The problem:
Output every line below without omitting or altering anything.

▽

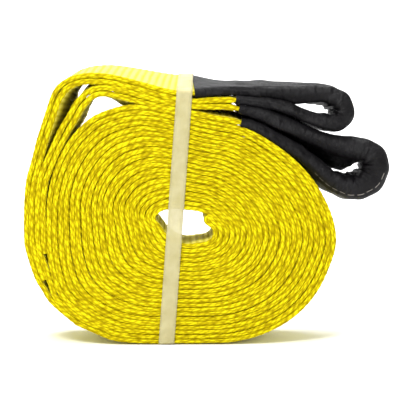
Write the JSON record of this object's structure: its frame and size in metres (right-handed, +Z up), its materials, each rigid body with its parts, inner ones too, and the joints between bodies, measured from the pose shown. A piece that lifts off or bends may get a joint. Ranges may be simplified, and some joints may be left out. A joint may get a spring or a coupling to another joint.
{
  "type": "tow strap",
  "caption": "Flat recovery strap rolled flat on its edge, with both sleeved end eyes folded over the top and a packing band round the roll.",
  "frame": {"origin": "centre of the bounding box on the floor that the roll stands on", "axes": "+X from the roll towards the end eyes, +Y from the near selvedge to the far one, +Z up"},
  "size_m": [0.2939, 0.0824, 0.2271],
  "materials": {
    "webbing": "ribbed woven",
    "sleeve": "twill woven",
    "band": "embossed satin"
  },
  "bodies": {
    "root": {"webbing": "webbing", "upper_eye_sleeve": "sleeve", "lower_eye_sleeve": "sleeve", "packing_band": "band"}
  },
  "joints": []
}
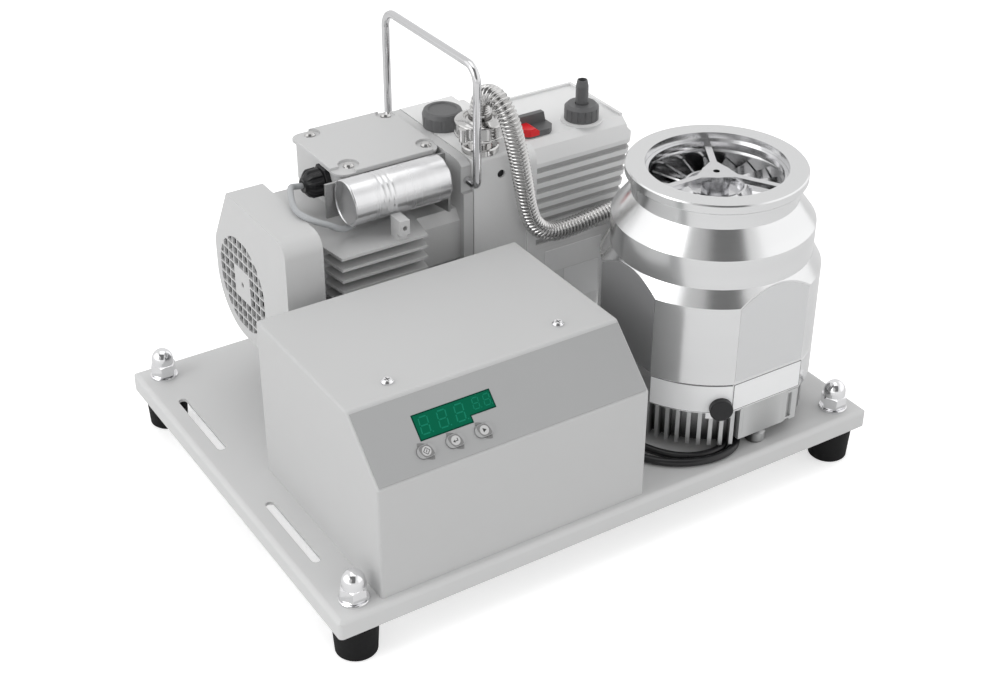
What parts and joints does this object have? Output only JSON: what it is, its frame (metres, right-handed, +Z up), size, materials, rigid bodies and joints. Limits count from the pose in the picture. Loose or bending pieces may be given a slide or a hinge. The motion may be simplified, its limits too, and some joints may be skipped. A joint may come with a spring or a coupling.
{
  "type": "turbo pumping station",
  "caption": "Bench vacuum station: turbomolecular pump, rotary vane backing pump, bellows hose and sloping controller on a folded base plate with rubber feet.",
  "frame": {"origin": "centre of the base plate on the floor under the feet", "axes": "+Z up, +X along the controller's front to the turbo pump's side, +Y from front to back"},
  "size_m": [0.45, 0.343, 0.2961],
  "materials": {
    "powder_grey": "fine powder coat",
    "pump_grey": "smooth light grey paint",
    "bare_aluminium": "turned and brushed",
    "cast_aluminium": "as cast",
    "stainless": "satin stainless",
    "chrome": "polished",
    "steel": "machined",
    "rubber": "matt black",
    "black_plastic": "moulded",
    "dark_plastic": "moulded",
    "key_grey": "membrane",
    "overlay": "printed film",
    "red_plastic": "moulded",
    "display": "tinted window",
    "board": "circuit board",
    "cable_black": "jacket",
    "cable_grey": "jacket",
    "glass": "clear",
    "copper": "winding"
  },
  "bodies": {
    "station": {"base_plate": "powder_grey", "rubber_feet": "rubber", "foot_washers": "chrome", "dome_nuts": "chrome", "controller_chassis": "powder_grey", "controller_cover": "powder_grey", "panel_overlay": "overlay", "display_window": "display", "control_board": "board", "power_supply": "steel", "mains_inlet": "black_plastic", "cover_screws": "chrome", "turbo_envelope": "bare_aluminium", "turbo_housing_ring": "bare_aluminium", "turbo_base": "cast_aluminium", "turbo_motor_stator": "copper", "inlet_spider": "bare_aluminium", "stator_stack": "bare_aluminium", "turbo_bearing": "steel", "vent_plug": "black_plastic", "backing_port": "stainless", "cable_plugs": "black_plastic", "turbo_cable": "cable_black", "bellows_hose": "stainless", "hose_flanges": "stainless", "hose_clamps": "chrome", "wing_nuts": "chrome", "centring_rings": "stainless", "inlet_port": "stainless", "motor_housing": "pump_grey", "fan_cover": "pump_grey", "motor_stator": "copper", "motor_bearings": "steel", "pump_block": "pump_grey", "oil_box": "pump_grey", "filler_plug": "dark_plastic", "outlet_nozzle": "dark_plastic", "nozzle_nut": "dark_plastic", "terminal_box": "pump_grey", "terminal_lid": "pump_grey", "lid_screws": "stainless", "cable_gland": "black_plastic", "capacitor": "bare_aluminium", "capacitor_bracket": "steel", "capacitor_cable": "cable_grey", "pump_feet": "rubber", "sight_glass": "glass"},
    "turbo_spindle": {"turbo_rotor": "bare_aluminium", "turbo_shaft": "steel"},
    "motor_spindle": {"cooling_fan": "dark_plastic", "motor_rotor": "steel", "pump_rotor": "steel", "pump_vanes": "dark_plastic"},
    "start_key": {"start_button": "key_grey"},
    "enter_key": {"enter_button": "key_grey"},
    "cycle_key": {"cycle_button": "key_grey"},
    "mains_rocker": {"rocker_switch": "black_plastic"},
    "ballast_knob": {"ballast_lever": "dark_plastic", "lever_insert": "red_plastic"},
    "handle": {"lifting_handle": "chrome"}
  },
  "joints": [
    {"name": "turbo_spin", "type": "hinge", "parent": "station", "child": "turbo_spindle", "pos_m": [0.1294, -0.088, 0.12], "axis": [0, 0, 1], "continuous": true},
    {"name": "motor_spin", "type": "hinge", "parent": "station", "child": "motor_spindle", "pos_m": [0, 0.1018, 0.134], "axis": [1, 0, 0], "continuous": true},
    {"name": "start_press", "type": "slide", "parent": "station", "child": "start_key", "axis": [0, 0.6895, -0.7243], "range_m": [0, 0.0008], "stiffness_N_per_m": 600},
    {"name": "enter_press", "type": "slide", "parent": "station", "child": "enter_key", "axis": [0, 0.6895, -0.7243], "range_m": [0, 0.0008], "stiffness_N_per_m": 600},
    {"name": "cycle_press", "type": "slide", "parent": "station", "child": "cycle_key", "axis": [0, 0.6895, -0.7243], "range_m": [0, 0.0008], "stiffness_N_per_m": 600},
    {"name": "mains_switch", "type": "hinge", "parent": "station", "child": "mains_rocker", "pos_m": [-0.1486, -0.001, 0.1165], "axis": [1, 0, 0], "range_deg": [0, 16]},
    {"name": "ballast_turn", "type": "hinge", "parent": "station", "child": "ballast_knob", "pos_m": [0.084, 0.083, 0.208], "axis": [0, 0, 1], "range_deg": [0, 90]},
    {"name": "handle_tilt", "type": "hinge", "parent": "station", "child": "handle", "pos_m": [0.0073, 0.1018, 0.199], "axis": [0, 1, 0], "range_deg": [-11, 5]}
  ]
}
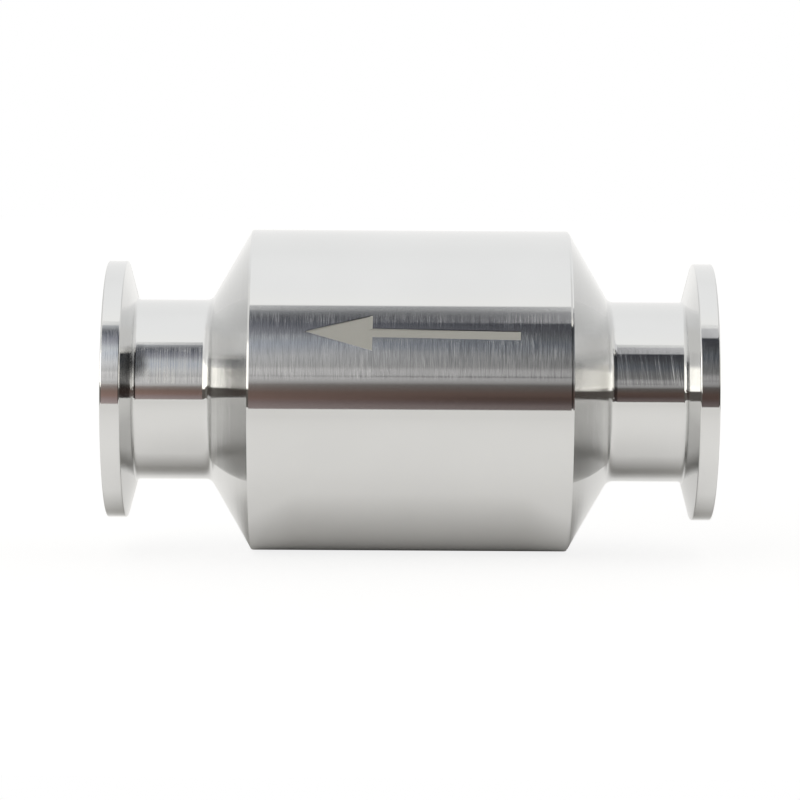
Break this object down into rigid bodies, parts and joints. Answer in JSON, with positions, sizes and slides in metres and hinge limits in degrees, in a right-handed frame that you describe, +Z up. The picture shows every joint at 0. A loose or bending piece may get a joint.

△

Final result:
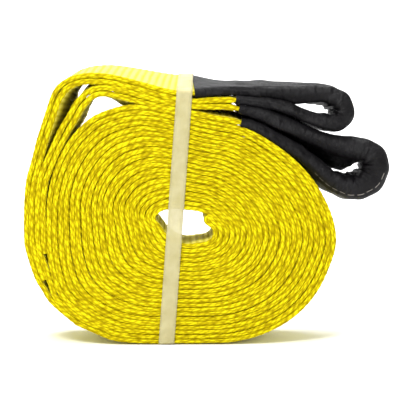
Write the JSON record of this object's structure: its frame and size in metres (right-handed, +Z up), its materials, each rigid body with its parts, inner ones too, and the joints between bodies, measured from the pose shown. A piece that lifts off or bends may get a joint. Ranges may be simplified, and some joints may be left out. A joint may get a spring or a coupling to another joint.
{
  "type": "tow strap",
  "caption": "Flat recovery strap rolled flat on its edge, with both sleeved end eyes folded over the top and a packing band round the roll.",
  "frame": {"origin": "centre of the bounding box on the floor that the roll stands on", "axes": "+X from the roll towards the end eyes, +Y from the near selvedge to the far one, +Z up"},
  "size_m": [0.2939, 0.0824, 0.2271],
  "materials": {
    "webbing": "ribbed woven",
    "sleeve": "twill woven",
    "band": "embossed satin"
  },
  "bodies": {
    "root": {"webbing": "webbing", "upper_eye_sleeve": "sleeve", "lower_eye_sleeve": "sleeve", "packing_band": "band"}
  },
  "joints": []
}
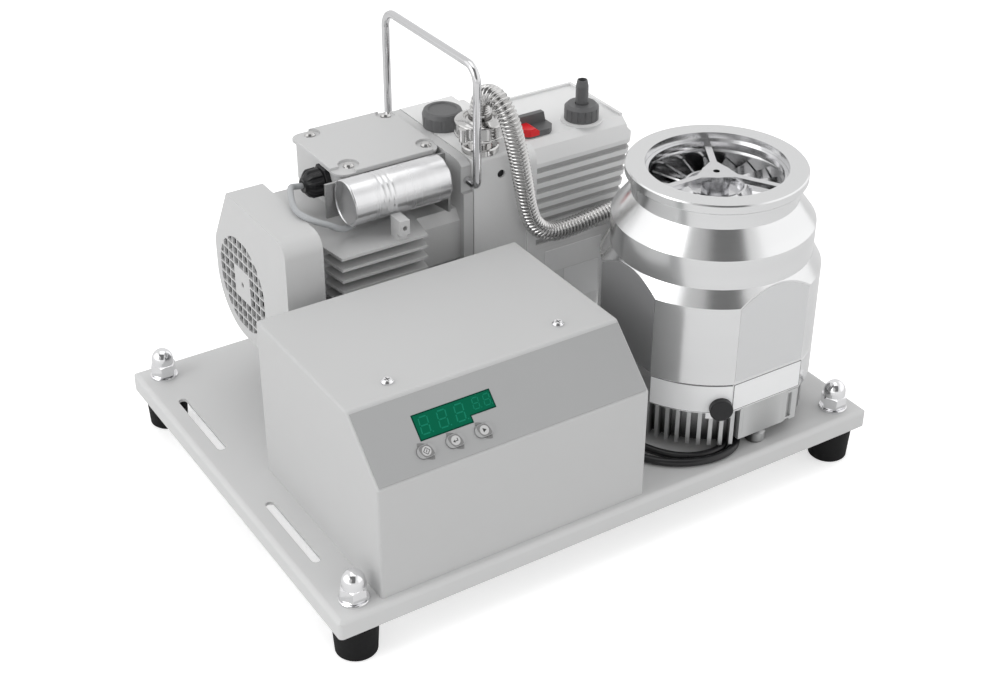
What parts and joints does this object have? Output only JSON: what it is, its frame (metres, right-handed, +Z up), size, materials, rigid bodies and joints. Limits count from the pose in the picture. Loose or bending pieces may be given a slide or a hinge. The motion may be simplified, its limits too, and some joints may be skipped. A joint may come with a spring or a coupling.
{
  "type": "turbo pumping station",
  "caption": "Bench vacuum station: turbomolecular pump, rotary vane backing pump, bellows hose and sloping controller on a folded base plate with rubber feet.",
  "frame": {"origin": "centre of the base plate on the floor under the feet", "axes": "+Z up, +X along the controller's front to the turbo pump's side, +Y from front to back"},
  "size_m": [0.45, 0.343, 0.2961],
  "materials": {
    "powder_grey": "fine powder coat",
    "pump_grey": "smooth light grey paint",
    "bare_aluminium": "turned and brushed",
    "cast_aluminium": "as cast",
    "stainless": "satin stainless",
    "chrome": "polished",
    "steel": "machined",
    "rubber": "matt black",
    "black_plastic": "moulded",
    "dark_plastic": "moulded",
    "key_grey": "membrane",
    "overlay": "printed film",
    "red_plastic": "moulded",
    "display": "tinted window",
    "board": "circuit board",
    "cable_black": "jacket",
    "cable_grey": "jacket",
    "glass": "clear",
    "copper": "winding"
  },
  "bodies": {
    "station": {"base_plate": "powder_grey", "rubber_feet": "rubber", "foot_washers": "chrome", "dome_nuts": "chrome", "controller_chassis": "powder_grey", "controller_cover": "powder_grey", "panel_overlay": "overlay", "display_window": "display", "control_board": "board", "power_supply": "steel", "mains_inlet": "black_plastic", "cover_screws": "chrome", "turbo_envelope": "bare_aluminium", "turbo_housing_ring": "bare_aluminium", "turbo_base": "cast_aluminium", "turbo_motor_stator": "copper", "inlet_spider": "bare_aluminium", "stator_stack": "bare_aluminium", "turbo_bearing": "steel", "vent_plug": "black_plastic", "backing_port": "stainless", "cable_plugs": "black_plastic", "turbo_cable": "cable_black", "bellows_hose": "stainless", "hose_flanges": "stainless", "hose_clamps": "chrome", "wing_nuts": "chrome", "centring_rings": "stainless", "inlet_port": "stainless", "motor_housing": "pump_grey", "fan_cover": "pump_grey", "motor_stator": "copper", "motor_bearings": "steel", "pump_block": "pump_grey", "oil_box": "pump_grey", "filler_plug": "dark_plastic", "outlet_nozzle": "dark_plastic", "nozzle_nut": "dark_plastic", "terminal_box": "pump_grey", "terminal_lid": "pump_grey", "lid_screws": "stainless", "cable_gland": "black_plastic", "capacitor": "bare_aluminium", "capacitor_bracket": "steel", "capacitor_cable": "cable_grey", "pump_feet": "rubber", "sight_glass": "glass"},
    "turbo_spindle": {"turbo_rotor": "bare_aluminium", "turbo_shaft": "steel"},
    "motor_spindle": {"cooling_fan": "dark_plastic", "motor_rotor": "steel", "pump_rotor": "steel", "pump_vanes": "dark_plastic"},
    "start_key": {"start_button": "key_grey"},
    "enter_key": {"enter_button": "key_grey"},
    "cycle_key": {"cycle_button": "key_grey"},
    "mains_rocker": {"rocker_switch": "black_plastic"},
    "ballast_knob": {"ballast_lever": "dark_plastic", "lever_insert": "red_plastic"},
    "handle": {"lifting_handle": "chrome"}
  },
  "joints": [
    {"name": "turbo_spin", "type": "hinge", "parent": "station", "child": "turbo_spindle", "pos_m": [0.1294, -0.088, 0.12], "axis": [0, 0, 1], "continuous": true},
    {"name": "motor_spin", "type": "hinge", "parent": "station", "child": "motor_spindle", "pos_m": [0, 0.1018, 0.134], "axis": [1, 0, 0], "continuous": true},
    {"name": "start_press", "type": "slide", "parent": "station", "child": "start_key", "axis": [0, 0.6895, -0.7243], "range_m": [0, 0.0008], "stiffness_N_per_m": 600},
    {"name": "enter_press", "type": "slide", "parent": "station", "child": "enter_key", "axis": [0, 0.6895, -0.7243], "range_m": [0, 0.0008], "stiffness_N_per_m": 600},
    {"name": "cycle_press", "type": "slide", "parent": "station", "child": "cycle_key", "axis": [0, 0.6895, -0.7243], "range_m": [0, 0.0008], "stiffness_N_per_m": 600},
    {"name": "mains_switch", "type": "hinge", "parent": "station", "child": "mains_rocker", "pos_m": [-0.1486, -0.001, 0.1165], "axis": [1, 0, 0], "range_deg": [0, 16]},
    {"name": "ballast_turn", "type": "hinge", "parent": "station", "child": "ballast_knob", "pos_m": [0.084, 0.083, 0.208], "axis": [0, 0, 1], "range_deg": [0, 90]},
    {"name": "handle_tilt", "type": "hinge", "parent": "station", "child": "handle", "pos_m": [0.0073, 0.1018, 0.199], "axis": [0, 1, 0], "range_deg": [-11, 5]}
  ]
}
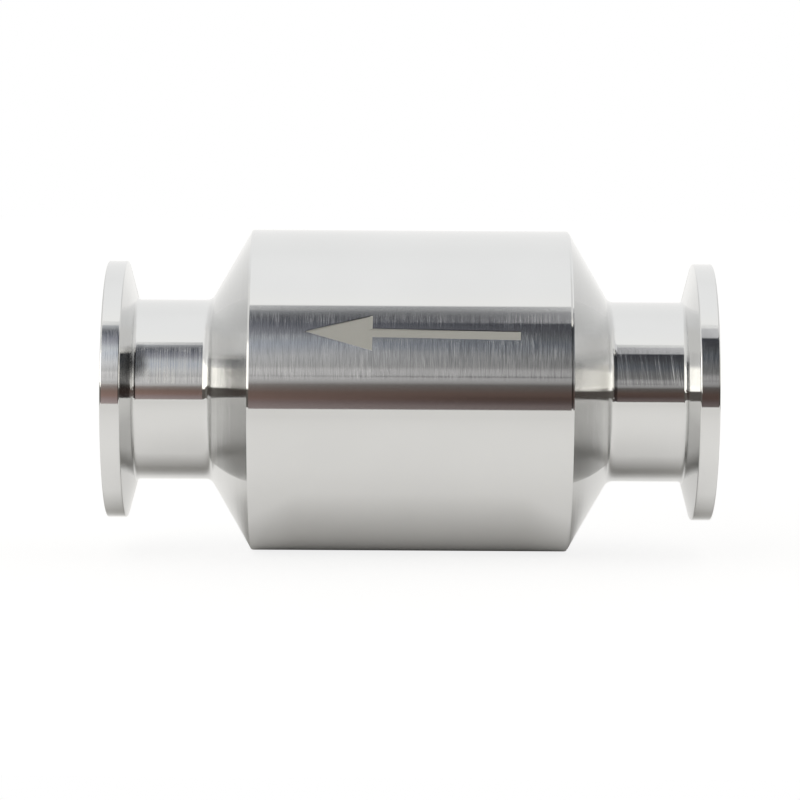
Break this object down into rigid bodies, parts and joints. Answer in JSON, with positions, sizes and slides in metres and hinge limits in degrees, in a right-handed frame that you describe, +Z up. The picture shows every joint at 0. A loose or bending piece may get a joint.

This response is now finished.